▶
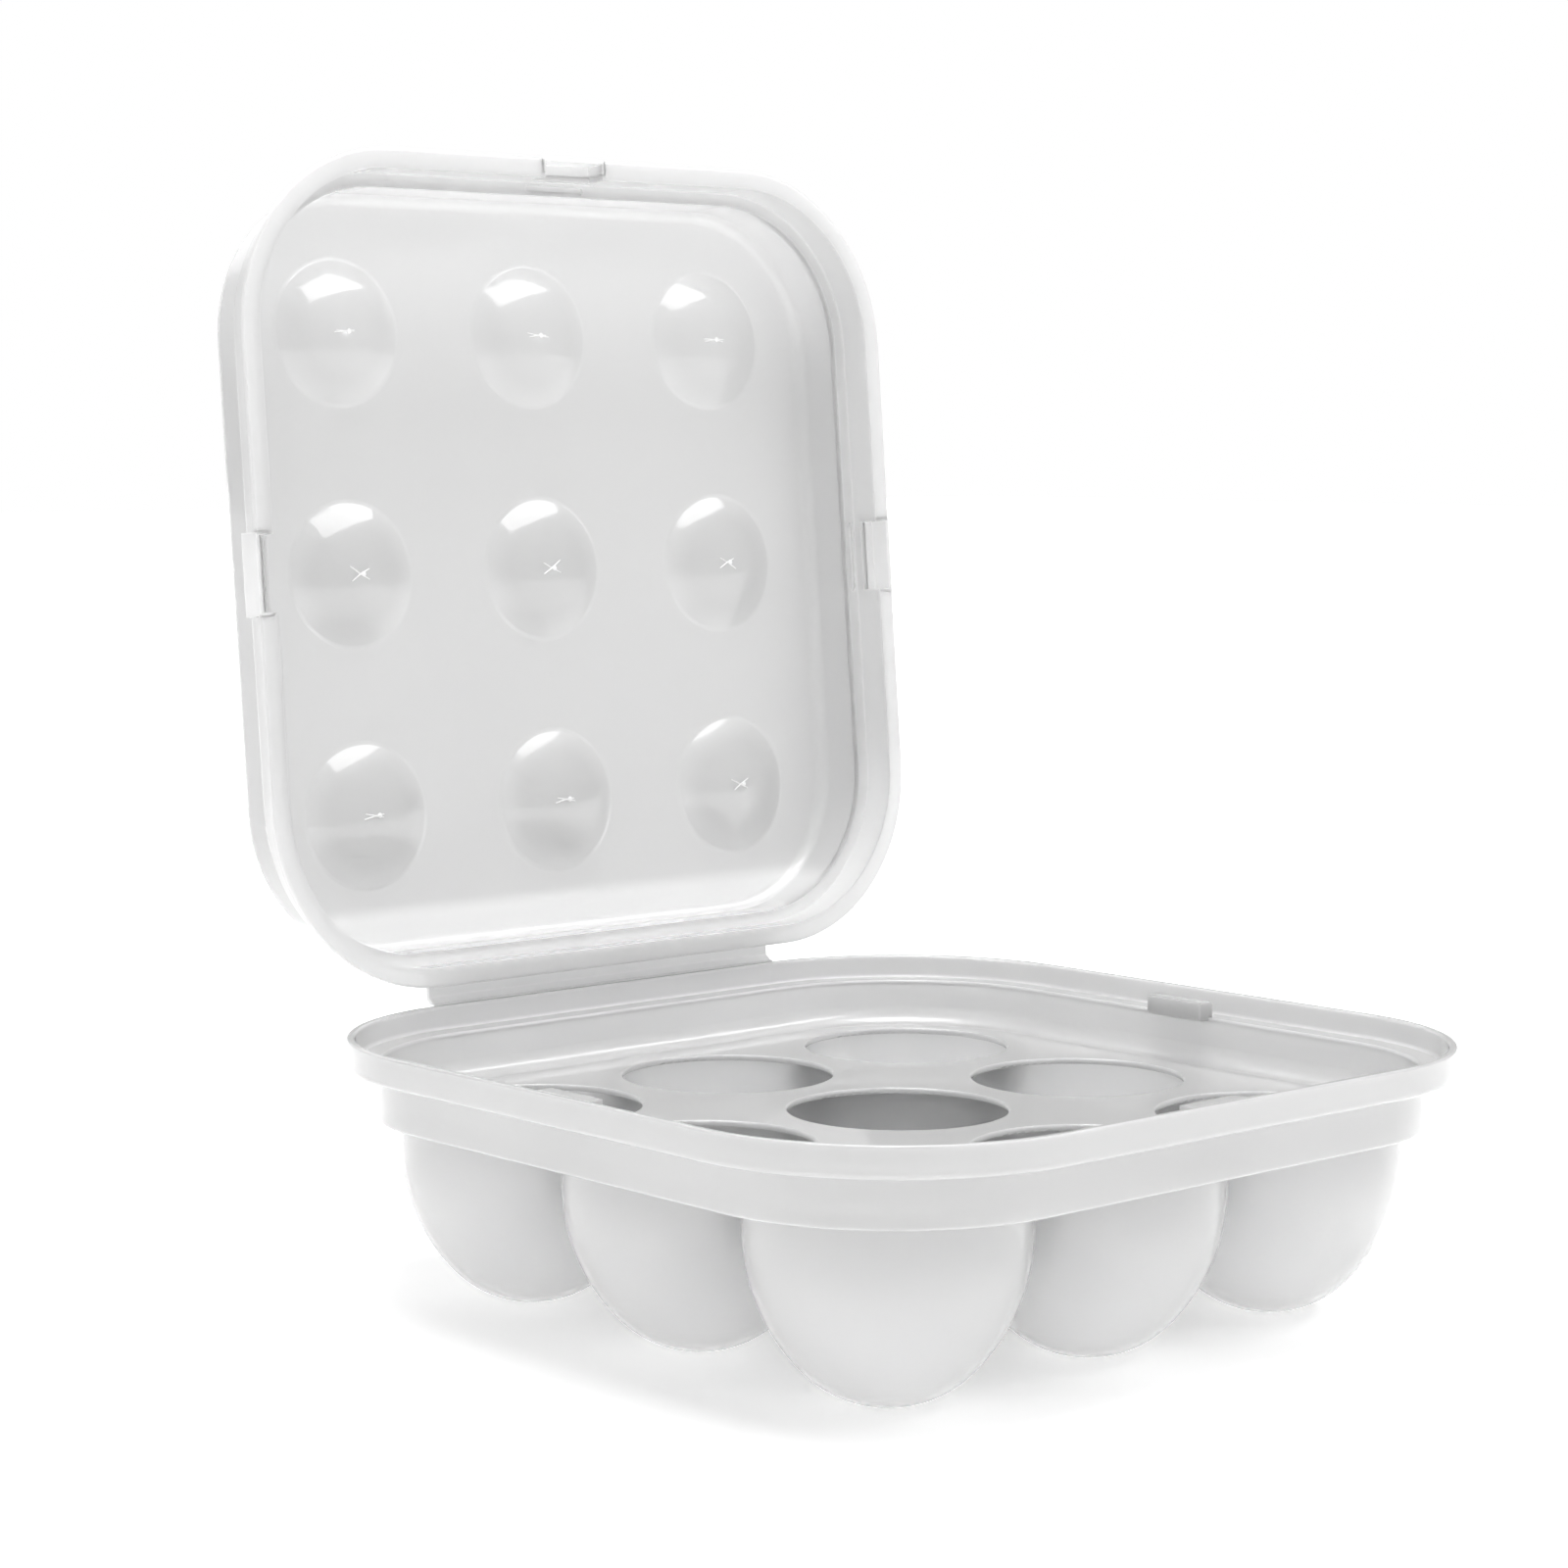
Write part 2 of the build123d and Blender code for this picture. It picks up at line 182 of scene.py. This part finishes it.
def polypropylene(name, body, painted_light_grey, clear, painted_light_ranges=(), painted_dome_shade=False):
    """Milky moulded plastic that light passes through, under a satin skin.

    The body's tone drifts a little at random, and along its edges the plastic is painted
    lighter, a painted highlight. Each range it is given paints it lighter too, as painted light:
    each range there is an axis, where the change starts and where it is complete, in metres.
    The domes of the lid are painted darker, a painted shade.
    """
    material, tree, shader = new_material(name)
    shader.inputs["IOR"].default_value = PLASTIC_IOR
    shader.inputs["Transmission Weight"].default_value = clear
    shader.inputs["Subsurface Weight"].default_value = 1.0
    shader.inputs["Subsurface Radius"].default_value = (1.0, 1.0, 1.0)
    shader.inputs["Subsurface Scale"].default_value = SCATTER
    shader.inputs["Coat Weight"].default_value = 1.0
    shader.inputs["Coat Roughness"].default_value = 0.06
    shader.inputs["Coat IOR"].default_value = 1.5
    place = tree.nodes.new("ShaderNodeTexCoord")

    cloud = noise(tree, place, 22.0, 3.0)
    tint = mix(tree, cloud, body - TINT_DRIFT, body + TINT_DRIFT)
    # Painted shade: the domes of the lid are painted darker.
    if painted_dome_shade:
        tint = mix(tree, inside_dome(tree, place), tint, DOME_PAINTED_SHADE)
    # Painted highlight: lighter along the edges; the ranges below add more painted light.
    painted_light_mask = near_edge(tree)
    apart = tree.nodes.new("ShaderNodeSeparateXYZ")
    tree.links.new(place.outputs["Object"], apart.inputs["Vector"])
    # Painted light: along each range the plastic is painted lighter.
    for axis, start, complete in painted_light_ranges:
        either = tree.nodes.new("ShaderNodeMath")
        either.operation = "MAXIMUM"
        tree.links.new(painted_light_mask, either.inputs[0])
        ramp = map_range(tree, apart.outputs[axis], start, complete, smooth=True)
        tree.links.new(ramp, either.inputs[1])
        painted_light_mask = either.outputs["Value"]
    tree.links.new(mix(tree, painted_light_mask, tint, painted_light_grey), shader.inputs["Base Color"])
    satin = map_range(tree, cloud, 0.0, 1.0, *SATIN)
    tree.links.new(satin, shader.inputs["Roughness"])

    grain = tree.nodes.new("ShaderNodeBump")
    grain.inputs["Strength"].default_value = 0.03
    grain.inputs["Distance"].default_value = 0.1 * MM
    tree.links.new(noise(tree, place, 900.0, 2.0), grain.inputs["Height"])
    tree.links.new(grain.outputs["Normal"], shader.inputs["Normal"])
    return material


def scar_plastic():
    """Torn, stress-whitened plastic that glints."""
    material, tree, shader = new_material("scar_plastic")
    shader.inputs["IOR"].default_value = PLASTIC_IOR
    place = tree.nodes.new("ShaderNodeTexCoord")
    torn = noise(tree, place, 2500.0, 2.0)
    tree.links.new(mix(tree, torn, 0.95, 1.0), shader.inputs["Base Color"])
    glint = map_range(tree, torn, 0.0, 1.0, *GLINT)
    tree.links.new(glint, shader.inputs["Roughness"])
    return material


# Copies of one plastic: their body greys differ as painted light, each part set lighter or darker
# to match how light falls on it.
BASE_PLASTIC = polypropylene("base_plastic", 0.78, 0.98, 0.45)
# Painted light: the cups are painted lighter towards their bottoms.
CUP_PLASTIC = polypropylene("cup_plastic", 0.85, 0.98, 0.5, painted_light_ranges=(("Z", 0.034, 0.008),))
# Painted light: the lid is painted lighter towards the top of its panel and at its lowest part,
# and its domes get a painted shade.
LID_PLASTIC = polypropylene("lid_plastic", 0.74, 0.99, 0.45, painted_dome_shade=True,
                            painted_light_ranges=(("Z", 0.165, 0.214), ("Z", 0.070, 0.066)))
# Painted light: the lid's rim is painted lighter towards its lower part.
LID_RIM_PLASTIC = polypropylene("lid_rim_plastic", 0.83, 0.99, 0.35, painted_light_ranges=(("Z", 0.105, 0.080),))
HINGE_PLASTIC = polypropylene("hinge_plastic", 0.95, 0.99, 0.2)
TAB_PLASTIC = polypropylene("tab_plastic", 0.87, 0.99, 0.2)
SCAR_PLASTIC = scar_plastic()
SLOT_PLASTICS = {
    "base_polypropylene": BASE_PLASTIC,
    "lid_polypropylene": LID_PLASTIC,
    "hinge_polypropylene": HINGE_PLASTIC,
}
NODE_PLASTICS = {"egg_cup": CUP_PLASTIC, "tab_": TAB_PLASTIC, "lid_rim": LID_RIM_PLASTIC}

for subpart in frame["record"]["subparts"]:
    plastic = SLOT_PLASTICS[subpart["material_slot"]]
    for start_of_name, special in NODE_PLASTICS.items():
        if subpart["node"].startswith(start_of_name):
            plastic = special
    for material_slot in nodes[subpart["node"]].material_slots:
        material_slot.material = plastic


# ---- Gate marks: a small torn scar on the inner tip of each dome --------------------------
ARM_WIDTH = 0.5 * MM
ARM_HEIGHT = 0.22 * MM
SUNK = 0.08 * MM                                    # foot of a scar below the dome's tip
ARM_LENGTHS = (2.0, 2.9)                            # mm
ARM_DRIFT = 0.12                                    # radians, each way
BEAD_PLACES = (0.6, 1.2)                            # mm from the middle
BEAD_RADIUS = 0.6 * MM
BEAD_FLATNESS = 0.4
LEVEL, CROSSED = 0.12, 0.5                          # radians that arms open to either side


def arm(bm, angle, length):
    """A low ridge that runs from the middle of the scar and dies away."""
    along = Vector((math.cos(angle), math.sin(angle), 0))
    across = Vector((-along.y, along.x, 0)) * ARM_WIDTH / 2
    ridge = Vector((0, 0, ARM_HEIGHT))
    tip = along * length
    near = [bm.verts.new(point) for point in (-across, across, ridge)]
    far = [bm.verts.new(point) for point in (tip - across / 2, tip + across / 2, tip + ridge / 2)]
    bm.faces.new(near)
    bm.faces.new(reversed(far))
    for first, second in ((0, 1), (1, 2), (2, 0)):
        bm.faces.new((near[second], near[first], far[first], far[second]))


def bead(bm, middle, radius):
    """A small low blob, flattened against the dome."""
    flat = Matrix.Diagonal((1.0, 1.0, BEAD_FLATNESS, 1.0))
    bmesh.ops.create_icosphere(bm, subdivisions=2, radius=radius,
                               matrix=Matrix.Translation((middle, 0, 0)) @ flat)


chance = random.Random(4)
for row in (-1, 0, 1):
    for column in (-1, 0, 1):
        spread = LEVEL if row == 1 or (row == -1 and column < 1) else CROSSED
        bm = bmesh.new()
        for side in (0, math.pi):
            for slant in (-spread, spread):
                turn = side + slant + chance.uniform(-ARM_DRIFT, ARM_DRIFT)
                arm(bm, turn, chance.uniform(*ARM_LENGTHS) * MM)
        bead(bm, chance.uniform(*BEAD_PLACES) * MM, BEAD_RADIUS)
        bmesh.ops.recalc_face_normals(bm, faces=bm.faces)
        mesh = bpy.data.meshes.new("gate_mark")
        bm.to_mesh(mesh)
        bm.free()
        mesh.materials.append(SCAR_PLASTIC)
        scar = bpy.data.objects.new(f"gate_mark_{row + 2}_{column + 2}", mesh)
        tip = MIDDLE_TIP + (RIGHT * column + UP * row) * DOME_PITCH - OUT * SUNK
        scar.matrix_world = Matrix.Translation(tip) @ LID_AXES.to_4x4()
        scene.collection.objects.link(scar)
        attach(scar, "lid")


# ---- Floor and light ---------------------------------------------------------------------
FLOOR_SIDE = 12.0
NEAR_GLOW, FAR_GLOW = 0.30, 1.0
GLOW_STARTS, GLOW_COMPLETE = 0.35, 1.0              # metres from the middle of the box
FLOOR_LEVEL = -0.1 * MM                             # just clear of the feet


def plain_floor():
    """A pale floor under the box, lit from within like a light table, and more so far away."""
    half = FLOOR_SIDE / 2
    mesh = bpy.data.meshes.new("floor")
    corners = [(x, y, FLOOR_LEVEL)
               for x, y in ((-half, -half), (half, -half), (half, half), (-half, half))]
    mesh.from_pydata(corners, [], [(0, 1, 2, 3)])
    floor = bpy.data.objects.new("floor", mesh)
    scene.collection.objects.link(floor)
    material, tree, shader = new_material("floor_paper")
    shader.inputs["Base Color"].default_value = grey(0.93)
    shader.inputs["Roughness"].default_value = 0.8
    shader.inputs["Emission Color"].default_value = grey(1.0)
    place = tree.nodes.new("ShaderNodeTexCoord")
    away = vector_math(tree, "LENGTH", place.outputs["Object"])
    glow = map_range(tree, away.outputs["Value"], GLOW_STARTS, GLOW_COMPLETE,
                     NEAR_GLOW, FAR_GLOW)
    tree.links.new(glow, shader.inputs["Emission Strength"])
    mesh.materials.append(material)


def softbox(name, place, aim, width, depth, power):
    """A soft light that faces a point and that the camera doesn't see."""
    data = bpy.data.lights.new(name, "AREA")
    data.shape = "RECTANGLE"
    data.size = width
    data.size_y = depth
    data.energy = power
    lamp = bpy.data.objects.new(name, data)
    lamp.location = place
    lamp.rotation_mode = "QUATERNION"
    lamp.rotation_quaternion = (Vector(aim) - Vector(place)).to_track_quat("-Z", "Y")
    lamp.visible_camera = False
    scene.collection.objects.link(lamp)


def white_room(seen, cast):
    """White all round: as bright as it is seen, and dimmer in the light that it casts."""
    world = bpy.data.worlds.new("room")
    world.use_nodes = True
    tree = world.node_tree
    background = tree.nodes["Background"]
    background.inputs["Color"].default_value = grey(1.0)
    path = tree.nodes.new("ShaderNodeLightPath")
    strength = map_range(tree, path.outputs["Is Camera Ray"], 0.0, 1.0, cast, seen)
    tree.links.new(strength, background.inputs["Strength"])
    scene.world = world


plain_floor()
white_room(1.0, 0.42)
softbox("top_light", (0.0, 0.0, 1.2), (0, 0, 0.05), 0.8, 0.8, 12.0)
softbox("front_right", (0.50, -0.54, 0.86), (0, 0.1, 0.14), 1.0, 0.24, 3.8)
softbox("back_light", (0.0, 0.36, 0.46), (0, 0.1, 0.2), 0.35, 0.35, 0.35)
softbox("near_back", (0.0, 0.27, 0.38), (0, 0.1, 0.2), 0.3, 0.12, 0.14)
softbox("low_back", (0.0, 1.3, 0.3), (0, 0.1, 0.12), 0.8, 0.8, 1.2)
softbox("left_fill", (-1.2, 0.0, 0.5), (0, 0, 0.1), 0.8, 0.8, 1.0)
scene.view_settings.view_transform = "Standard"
◀
§ **WORK INSTRUCTIONS**: From the very first line of the data through the line with "a satin skin." in it, please reproduce each line exactly and output nothing more.

§ **REPLY**:
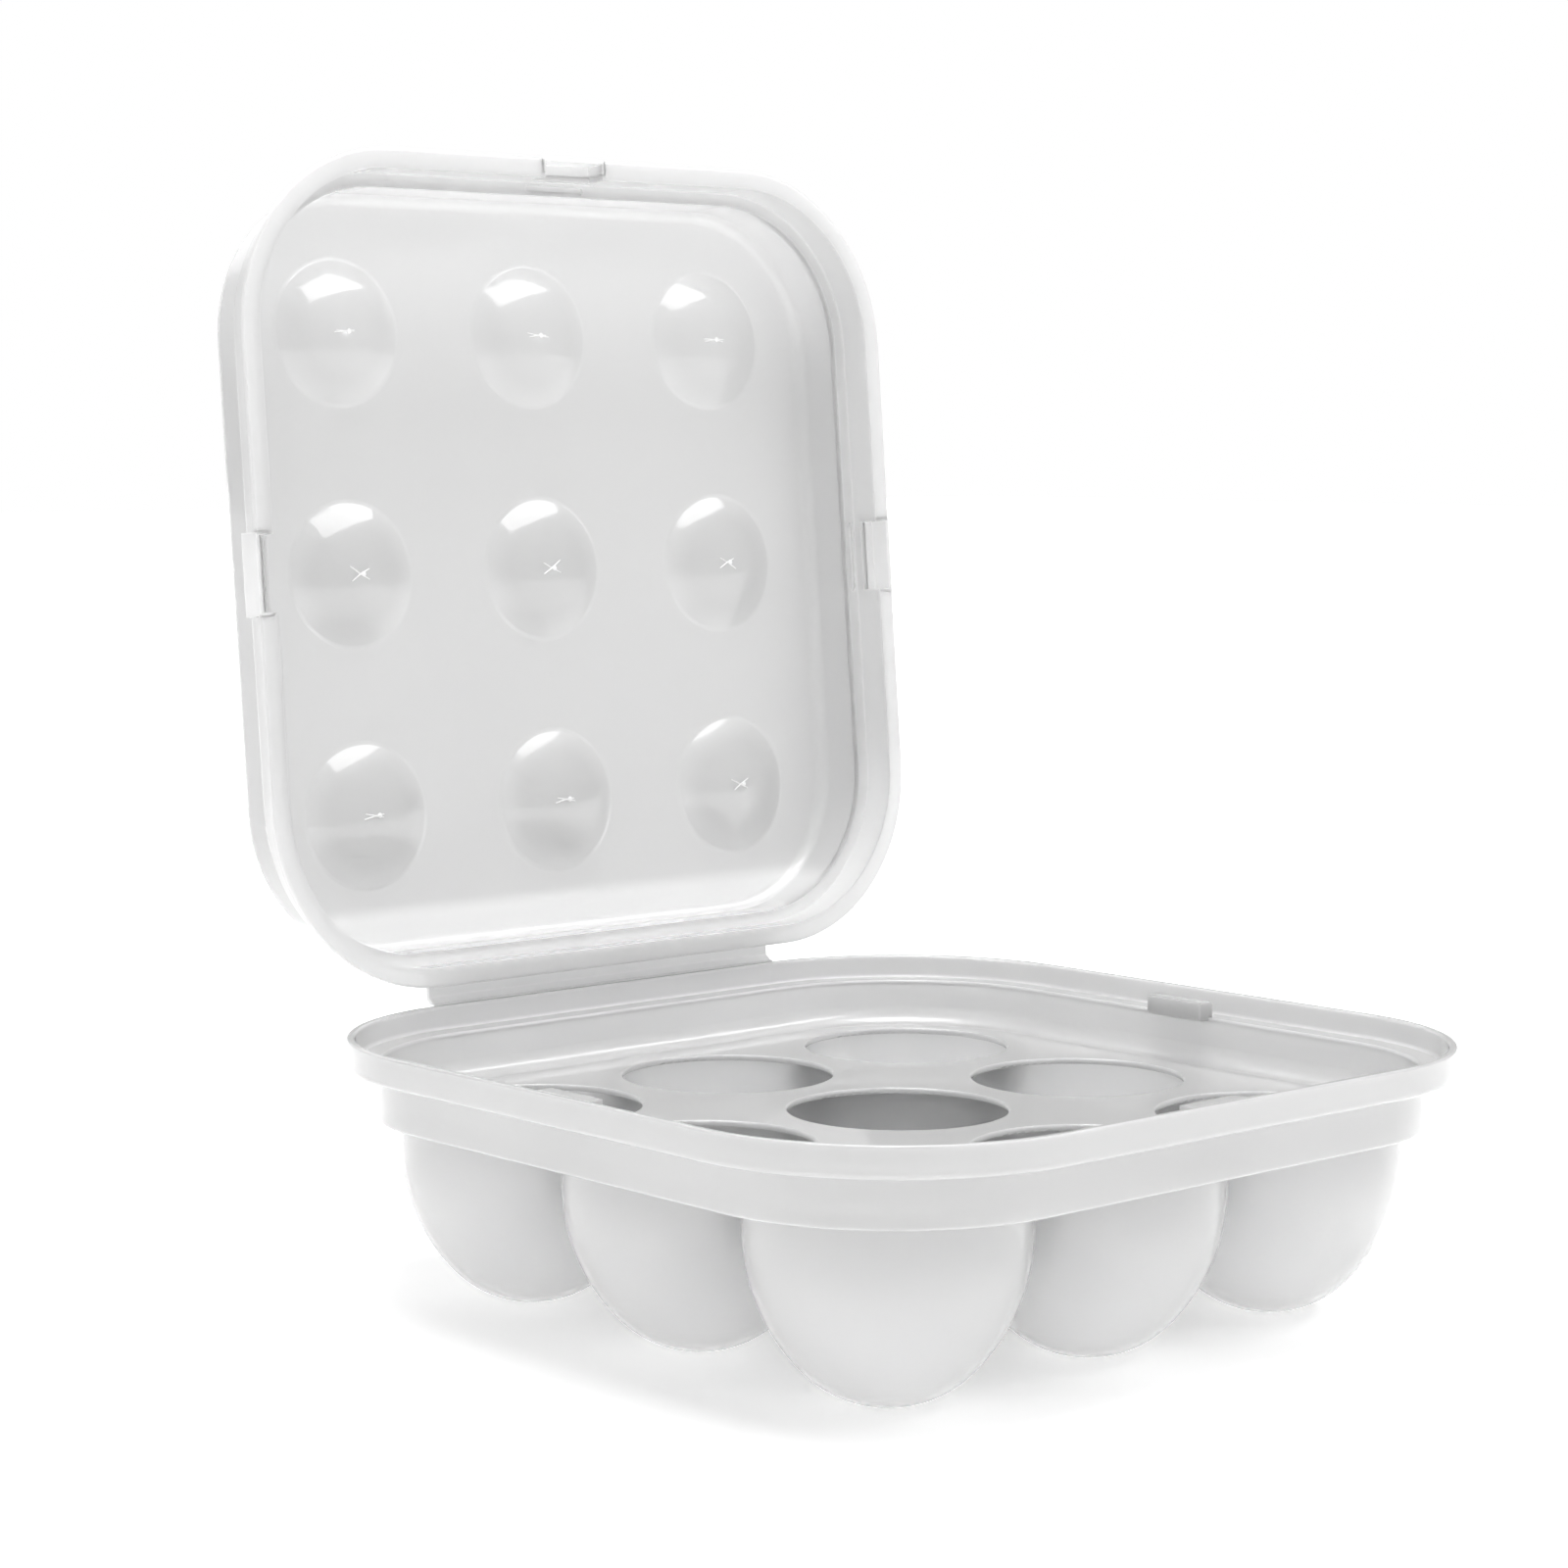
Write part 2 of the build123d and Blender code for this picture. It picks up at line 182 of scene.py. This part finishes it.
def polypropylene(name, body, painted_light_grey, clear, painted_light_ranges=(), painted_dome_shade=False):
    """Milky moulded plastic that light passes through, under a satin skin.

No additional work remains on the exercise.